The  was a cabinet-level ministry in the final days of the Empire of Japan, charged with the procurement and manufacture of armaments, spare parts and munitions to support the Japanese war effort in World War II.

History
The Ministry of Munitions was created on 1 November 1943  out of the Board of Planning of the Ministry of Commerce and Industry, which was subsequently abolished. With an increasing portion of Japan's industrial base and infrastructure damaged by Allied air raids, the Japanese government felt it necessary to unify the administration of munitions production to improve efficiency and to increase production levels, particularly that of military aircraft.
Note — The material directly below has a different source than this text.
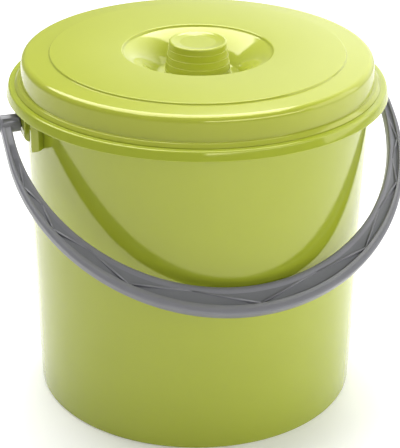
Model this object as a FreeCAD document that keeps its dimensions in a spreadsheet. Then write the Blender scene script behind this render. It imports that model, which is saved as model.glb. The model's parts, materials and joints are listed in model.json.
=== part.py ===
import FreeCAD, Part
import math
import os
import Sketcher

# A sixteen litre household bucket with a lift-off lid and a swinging bail, all injection moulded.
# The frame: the origin is the centre of the foot ring on the floor, +Z is up, and X is the line
# through the two ears that the bail turns in. At rest the bail hangs in front (-Y) on the wall.

DRIVING_SIZES = {
    # bucket
    "flange_height": 281.0,      # floor to the flange's top, which the lid stands on
    "top_radius": 147.0,         # outside of the wall, at the flange's height
    "wall_taper": 6.8,           # how much less the wall's radius is at the floor
    "wall": 1.9,
    "base_wall": 2.4,
    "foot_depth": 3.0,           # the base stands this far off the floor inside the foot ring
    "foot_width": 4.0,
    "foot_round": 1.8,
    "flange_reach": 12.0,        # wall to the flange's edge
    "flange_wall": 1.9,
    "flange_round": 1.6,
    "skirt_drop": 8.0,           # the flange's skirt hangs this far below its top
    "skirt_flare": 2.5,          # and leans out by this much
    "collar_rise": 16.5,         # the rim that stands up inside the lid
    "collar_step": 0.4,
    "collar_lean": 1.4,
    "collar_wall": 1.8,
    # ears
    "pivot_drop": 22.0,          # flange's top to the bail's axis
    "ear_inset": 4.5,            # flange's edge to the ear's face
    "ear_half_width": 17.0,
    "ear_drop": 11.2,            # pivot to the ear's bottom
    "ear_round": 6.0,
    "post_place": 33.0,          # middle of the ear to the post's near side
    "post_inset": 1.0,           # the post's face is this far inside the ear's
    "post_width": 5.0,
    "post_depth": 6.0,
    "post_drop": 12.0,           # pivot to a post's bottom
    "hole_depth": 6.6,
    # lid
    "lid_wall": 1.8,
    "lid_gap": 0.8,              # the lid's wall round the collar
    "lip_height": 3.4,
    "lip_reach": 2.4,
    "lip_flare": 3.2,
    "cap_rise": 23.2,            # flange's top to the lid's shoulder
    "cap_lean": 1.5,
    "shoulder_round": 5.0,
    "ring_width": 22.8,          # shoulder to the step
    "ring_slope": 0.6,
    "step_rise": 1.6,
    "dish_radius": 63.4,
    "dish_depth": 23.4,
    "dish_floor_radius": 34.0,
    "dish_curve": 45.0,
    "dish_rim_round": 1.8,
    "knob_radius": 24.2,         # at the top
    "knob_rise": 7.8,            # above the lid's top
    "knob_ring_height": 6.0,
    "knob_ring_step": 0.5,
    "knob_ring_lean": 0.4,
    "knob_ring_count": 5,
    "knob_top_dip": 1.8,
    "knob_rim_width": 4.0,
    "knob_round": 1.5,
    # bail
    "bail_gap": 1.4,             # the bail's legs pass the skirt's edge
    "leg_width": 8.4,
    "leg_drop": 17.1,            # pivot to the middle of the inner bow
    "grip_width": 24.5,
    "bail_thickness": 9.0,
    "web_thickness": 2.6,
    "rib_thickness": 6.6,
    "inner_band_leg": 2.2,
    "inner_band_grip": 5.4,
    "outer_band_leg": 3.0,
    "outer_band_grip": 8.2,
    "rib_width": 1.4,
    "rib_spacing": 19.5,         # degrees between the rib ends at the middle of the grip
    "rib_spacing_least": 7.0,
    "rib_end_angle": 84.0,
    "leg_solid": 24.0,           # the legs are solid this far below the pivot
    "rest_gap": 0.5,             # hanging bail to the wall
    "hub_radius": 7.5,
    "hub_gap": 0.4,              # hub's end to the ear's face
    "boss_radius": 5.5,
    "boss_rise": 1.0,
    "pin_radius": 4.0,
    "pin_fit": 0.05,             # radial clearance of the pin in the ear
    "pin_end_gap": 0.6,
    "slot_height": 3.6,
    "slot_depth": 2.4,
    "slot_end": 2.6,
}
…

The concept was inspired by the German Ministry of Armaments and Munitions under  Fritz Todt and Albert Speer, which had successfully increased Nazi Germany's industrial production under similar adverse conditions, and was also an unsuccessful political move by the military to impose more control over the zaibatsu.

Although Prime Minister Tōjō concurrently was first Minister of Munitions, the actual day-to-day running of the Ministry devolved to his deputy, Nobusuke Kishi.

Key firms were designated as components of the nationalized Munitions Companies System, and managers were given positions as government officials. Production staff was regarded as conscript labor and was not allowed to quit, or go on strike.  State-controlled financial institutions provided working capital and subsidized the firms for any losses.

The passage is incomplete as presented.